Democrats defend Obama economic record at convention

September 5, 2012

(Reuters) – Democrats defended President Barack Obama’s handling of the struggling U.S. economy on Tuesday and urged voters to give him four more years as they opened their national convention with sharp criticism of Republican Mitt Romney.

A speech by first lady Michelle Obama is the main event at the start of the three-day gathering in Charlotte, which concludes with Obama’s acceptance of the nomination in an address on Thursday in a 74,000-seat downtown football stadium.

The convention gives Obama a chance to seize the political spotlight from Romney and Republicans, who used their gathering last week to repeatedly attack Obama’s economic leadership.

In a fiery speech, Newark Mayor Cory Booker fought back against Republican complaints about Obama’s plans to raise taxes on the richest Americans.

“Being asked to pay your fair share isn’t class warfare. It’s patriotism,” said Booker, a rising star in the party.

Obama enters the convention vulnerable over his handling of the economy, which is struggling under the weight of an 8.3 percent jobless rate.

Democratic speakers argued Obama has done well in bringing the country back from a possible depression when he took over in January 2009 and deserves another chance.
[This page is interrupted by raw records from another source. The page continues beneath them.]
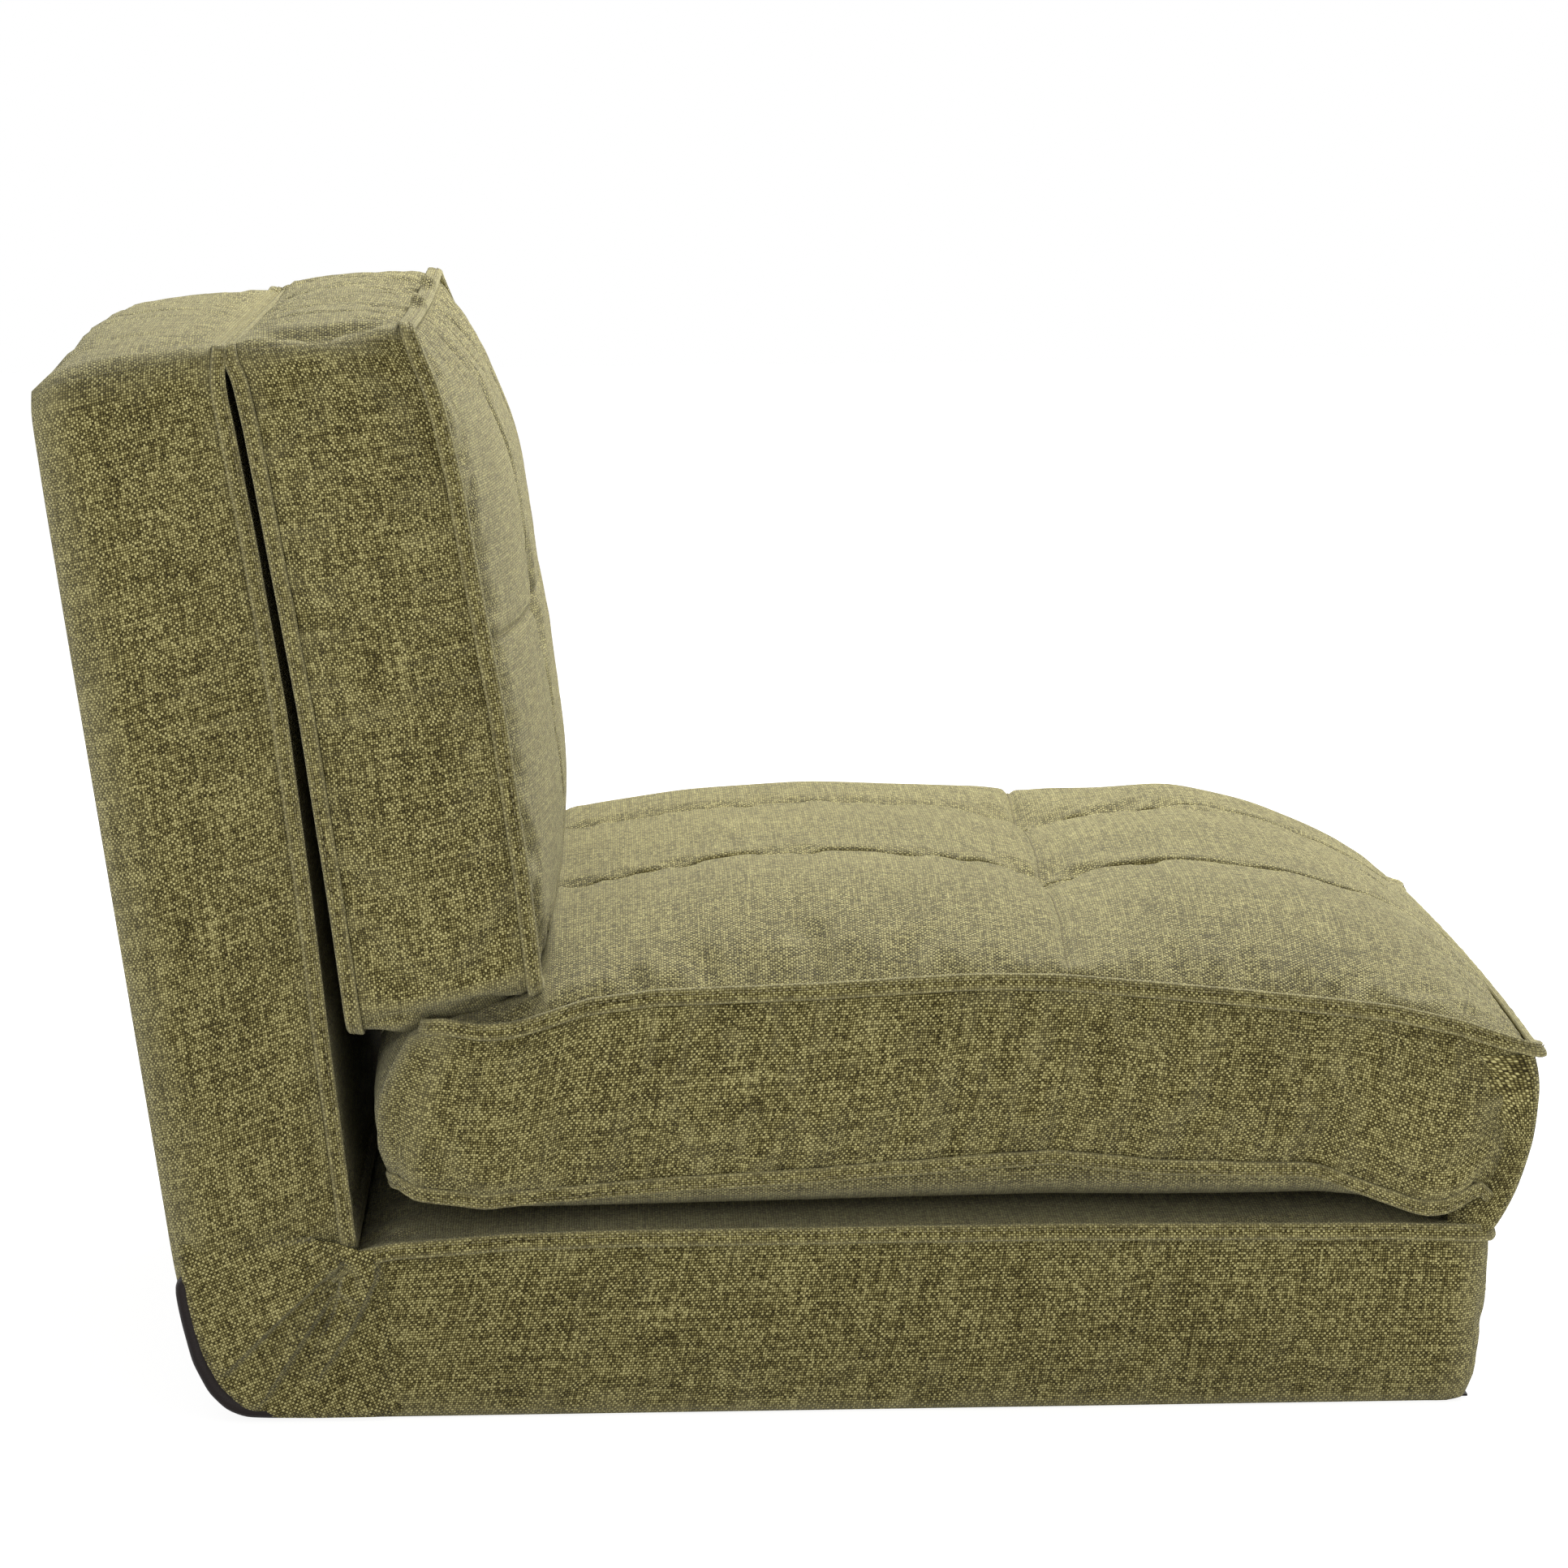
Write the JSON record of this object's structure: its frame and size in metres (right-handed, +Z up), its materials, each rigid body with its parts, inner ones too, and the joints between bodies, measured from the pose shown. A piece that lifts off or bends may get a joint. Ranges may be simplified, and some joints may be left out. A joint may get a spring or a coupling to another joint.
{
  "type": "folding chair bed",
  "caption": "Fabric chair bed of hinged cushions: the back reclines flat, and the tufted seat and head cushions fold over to make a bed.",
  "frame": {"origin": "on the floor, midway across, 298 mm in front of the rear lower corner", "axes": "+X forward, +Y to the sitter's left, +Z up"},
  "size_m": [0.7618, 0.65, 0.5723],
  "materials": {
    "olive_fabric": "matte",
    "foam": "matte",
    "brown_leather": "satin",
    "black_steel": "satin",
    "zinc_steel": "satin"
  },
  "bodies": {
    "base": {"base_cover": "olive_fabric", "base_foam": "foam", "base_frame": "black_steel", "base_cross_bars": "black_steel", "base_top_welt": "olive_fabric", "base_underside": "brown_leather", "corner_wrap": "brown_leather", "front_gusset": "olive_fabric", "ratchet_base_plate_left": "zinc_steel", "ratchet_base_plate_right": "zinc_steel", "pivot_rivet_left": "zinc_steel", "pivot_rivet_right": "zinc_steel"},
    "back": {"back_cover": "olive_fabric", "back_foam": "foam", "back_frame": "black_steel", "back_cross_bars": "black_steel", "back_front_welt": "olive_fabric", "crease_strip": "olive_fabric", "ratchet_back_plate_left": "zinc_steel", "ratchet_back_plate_right": "zinc_steel"},
    "head": {"head_cover": "olive_fabric", "head_foam": "foam", "head_front_welt": "olive_fabric", "head_rear_welt": "olive_fabric"},
    "seat": {"seat_cover": "olive_fabric", "seat_foam": "foam", "seat_top_welt": "olive_fabric", "seat_bottom_welt": "olive_fabric"}
  },
  "joints": [
    {"name": "back_recline", "type": "hinge", "parent": "base", "child": "back", "pos_m": [-0.25273, 0, 0.053], "axis": [0, -1, 0], "range_deg": [0, 81]},
    {"name": "head_fold", "type": "hinge", "parent": "back", "child": "head", "pos_m": [-0.27173, 0, 0.56608], "axis": [0, -1, 0], "range_deg": [0, 180], "deforming": ["crease_strip"]},
    {"name": "seat_fold", "type": "hinge", "parent": "base", "child": "seat", "pos_m": [0.3705, 0, 0.1325], "axis": [0, 1, 0], "range_deg": [0, 180], "deforming": ["front_gusset"]}
  ]
}
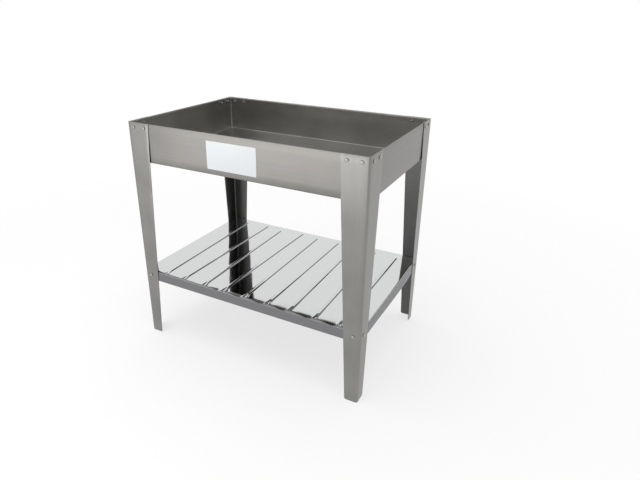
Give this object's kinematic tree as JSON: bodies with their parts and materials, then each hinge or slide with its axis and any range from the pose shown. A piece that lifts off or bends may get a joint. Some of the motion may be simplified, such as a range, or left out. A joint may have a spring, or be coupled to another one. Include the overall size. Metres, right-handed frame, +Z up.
{
  "type": "dairy wash table",
  "caption": "Stainless steel dairy wash table: a drained rectangular trough on tapered angle legs, with a ribbed sheet shelf below.",
  "frame": {"origin": "on the floor, under the middle of the table", "axes": "+X along the long side, to the right of someone who stands at the front; +Y from the front to the back; +Z up. The label is on the front."},
  "size_m": [0.908, 0.608, 0.85],
  "materials": {
    "satin_steel": "satin brushed stainless steel sheet",
    "polished_steel": "mirror polished stainless steel sheet",
    "fastener_steel": "bright stainless steel",
    "rubber": "matt black rubber",
    "label": "smooth off-white vinyl sticker, blank"
  },
  "bodies": {
    "root": {"trough": "satin_steel", "shelf": "polished_steel", "label_blank": "label", "leg_front_left": "satin_steel", "leg_front_right": "satin_steel", "leg_back_right": "satin_steel", "leg_back_left": "satin_steel", "screw_front_left_upper_outer_x": "fastener_steel", "nut_front_left_upper_outer_x": "fastener_steel", "screw_front_left_upper_outer_y": "fastener_steel", "nut_front_left_upper_outer_y": "fastener_steel", "screw_front_left_upper_inner_x": "fastener_steel", "nut_front_left_upper_inner_x": "fastener_steel", "screw_front_left_upper_inner_y": "fastener_steel", "nut_front_left_upper_inner_y": "fastener_steel", "screw_front_left_lower_x": "fastener_steel", "nut_front_left_lower_x": "fastener_steel", "screw_front_left_lower_y": "fastener_steel", "nut_front_left_lower_y": "fastener_steel", "screw_front_right_upper_outer_x": "fastener_steel", "nut_front_right_upper_outer_x": "fastener_steel", "screw_front_right_upper_outer_y": "fastener_steel", "nut_front_right_upper_outer_y": "fastener_steel", "screw_front_right_upper_inner_x": "fastener_steel", "nut_front_right_upper_inner_x": "fastener_steel", "screw_front_right_upper_inner_y": "fastener_steel", "nut_front_right_upper_inner_y": "fastener_steel", "screw_front_right_lower_x": "fastener_steel", "nut_front_right_lower_x": "fastener_steel", "screw_front_right_lower_y": "fastener_steel", "nut_front_right_lower_y": "fastener_steel", "screw_back_right_upper_outer_x": "fastener_steel", "nut_back_right_upper_outer_x": "fastener_steel", "screw_back_right_upper_outer_y": "fastener_steel", "nut_back_right_upper_outer_y": "fastener_steel", "screw_back_right_upper_inner_x": "fastener_steel", "nut_back_right_upper_inner_x": "fastener_steel", "screw_back_right_upper_inner_y": "fastener_steel", "nut_back_right_upper_inner_y": "fastener_steel", "screw_back_right_lower_x": "fastener_steel", "nut_back_right_lower_x": "fastener_steel", "screw_back_right_lower_y": "fastener_steel", "nut_back_right_lower_y": "fastener_steel", "screw_back_left_upper_outer_x": "fastener_steel", "nut_back_left_upper_outer_x": "fastener_steel", "screw_back_left_upper_outer_y": "fastener_steel", "nut_back_left_upper_outer_y": "fastener_steel", "screw_back_left_upper_inner_x": "fastener_steel", "nut_back_left_upper_inner_x": "fastener_steel", "screw_back_left_upper_inner_y": "fastener_steel", "nut_back_left_upper_inner_y": "fastener_steel", "screw_back_left_lower_x": "fastener_steel", "nut_back_left_lower_x": "fastener_steel", "screw_back_left_lower_y": "fastener_steel", "nut_back_left_lower_y": "fastener_steel", "drain_body": "fastener_steel", "drain_grate": "fastener_steel", "drain_backnut": "fastener_steel", "drain_upper_seal": "rubber", "drain_lower_seal": "rubber"}
  },
  "joints": []
}
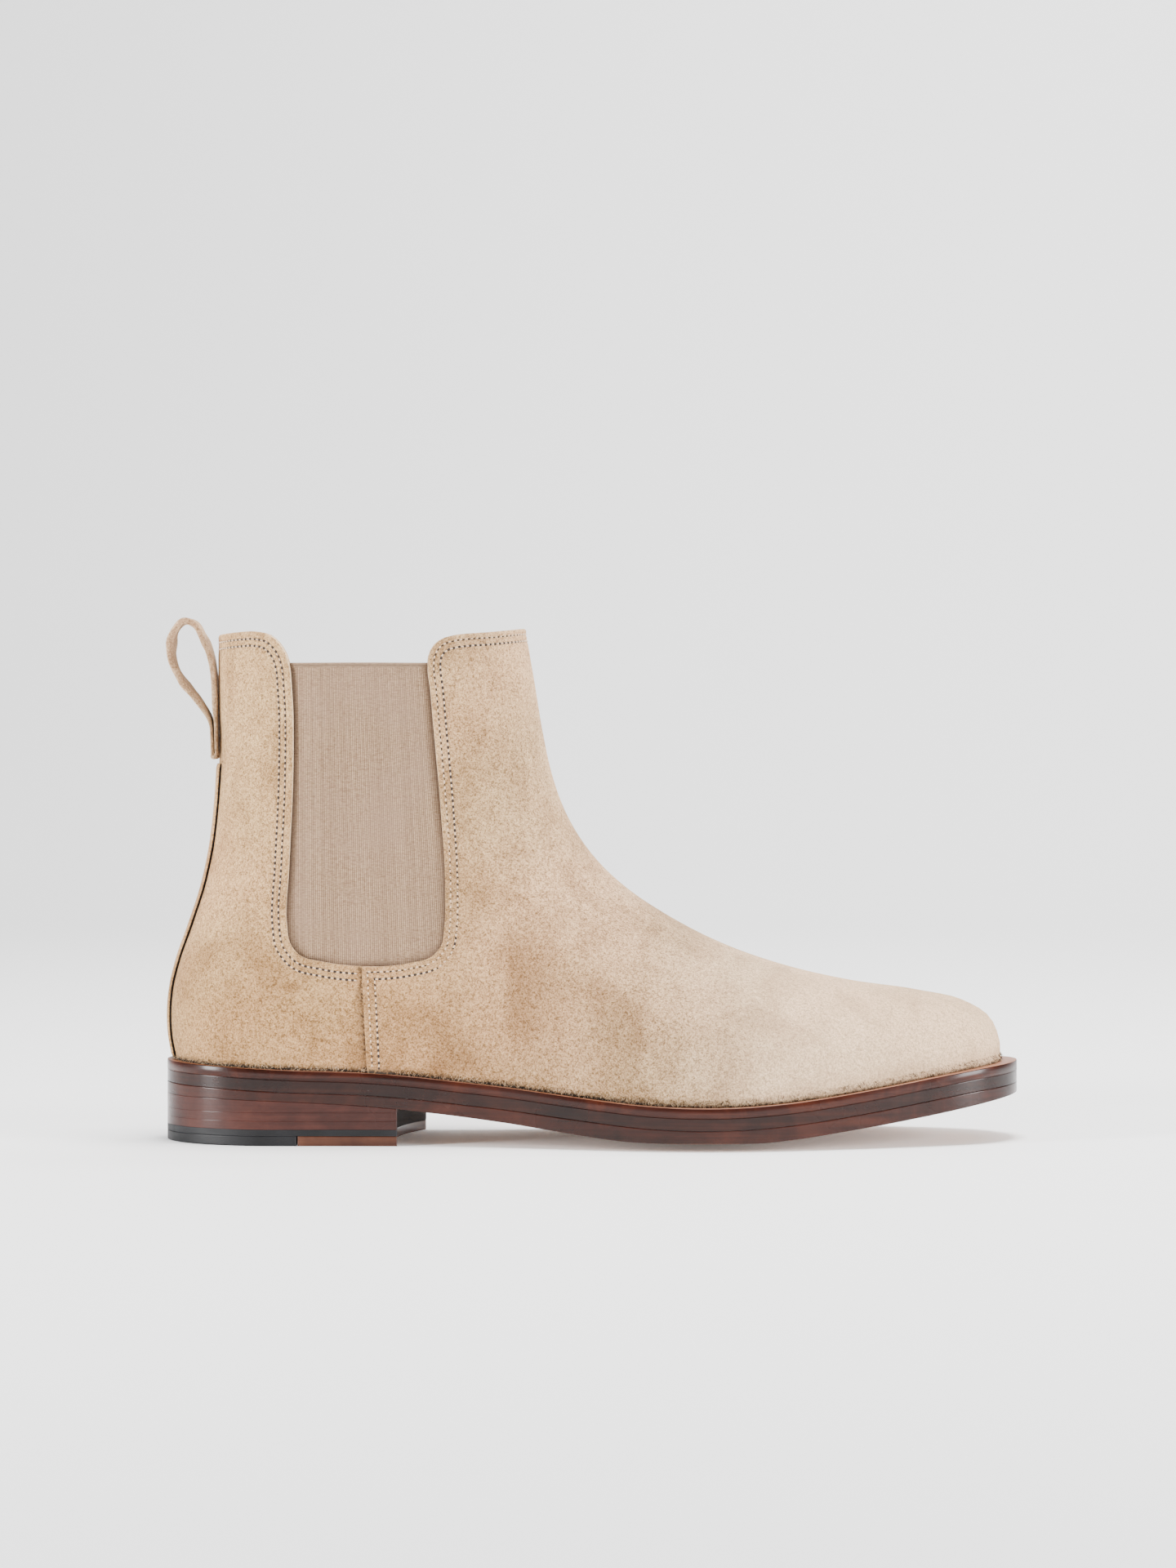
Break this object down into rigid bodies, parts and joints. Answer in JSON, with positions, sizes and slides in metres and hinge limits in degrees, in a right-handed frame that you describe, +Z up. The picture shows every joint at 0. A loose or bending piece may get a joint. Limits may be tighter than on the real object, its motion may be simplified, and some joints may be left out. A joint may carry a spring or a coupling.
{
  "type": "chelsea boot",
  "caption": "Ankle-high slip-on boot with elastic side gussets, a rear pull loop and a stacked leather sole with a low heel",
  "frame": {"origin": "on the ground, under the middle of the boot's bounding box", "axes": "+X points to the toe, +Y to the inner side of the right foot, +Z up"},
  "size_m": [0.3054, 0.0998, 0.1863],
  "materials": {
    "suede": "napped suede, beige",
    "elastic": "ribbed woven elastic, taupe",
    "lining": "smooth calf lining, tan",
    "stiffener": "skived leather board",
    "insole_board": "vegetable tanned shoulder",
    "cork": "granulated cork",
    "steel": "tempered spring steel strip",
    "welt_leather": "burnished edge, red brown",
    "sole_leather": "burnished edge, dark red brown",
    "heel_leather": "waxed edge, pinkish brown",
    "insert_leather": "burnished edge, orange brown",
    "rubber": "black, satin",
    "brass": "plain"
  },
  "bodies": {
    "boot": {"vamp": "suede", "quarter_lateral": "suede", "quarter_medial": "suede", "gusset_lateral": "elastic", "gusset_medial": "elastic", "backstay": "suede", "vamp_lining": "lining", "quarter_lining": "lining", "heel_counter": "stiffener", "toe_puff": "stiffener", "sock_liner": "lining", "insole": "insole_board", "cork_filler": "cork", "shank": "steel", "welt": "welt_leather", "midsole": "sole_leather", "outsole": "sole_leather", "heel_lift_upper": "heel_leather", "heel_lift_middle": "heel_leather", "heel_lift_lower": "heel_leather", "top_piece": "rubber", "top_piece_insert": "insert_leather", "heel_nails": "brass"},
    "front_shaft": {"vamp_shaft": "suede", "vamp_lining_shaft": "lining"},
    "pull_loop": {"pull_loop": "suede"}
  },
  "joints": [
    {"name": "shaft_flex", "type": "hinge", "parent": "boot", "child": "front_shaft", "pos_m": [-0.0075, 0.0032, 0.113], "axis": [0, 1, 0], "range_deg": [0, 15], "stiffness_Nm_per_rad": 2, "deforming": ["gusset_lateral", "gusset_medial"]},
    {"name": "loop_swing", "type": "hinge", "parent": "boot", "child": "pull_loop", "pos_m": [-0.13555, 0.0032, 0.1368], "axis": [0, -1, 0], "range_deg": [0, 75], "stiffness_Nm_per_rad": 0.02}
  ]
}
“Four years ago, America stood on the brink of a depression,” Julian Castro, mayor of the Texas city of San Antonio, will say, according to excerpts of his speech due to be delivered later in the evening.

“Despite incredible odds and united Republican opposition, our president took action. And now we’ve seen 4.5 million new jobs. He knows better than anyone that there’s more hard work to do. But we’re making progress,” he will say in the keynote speech.

Republicans stayed on the offensive, criticizing Obama for telling a Colorado television reporter that he would give himself a grade of “incomplete” for his first term.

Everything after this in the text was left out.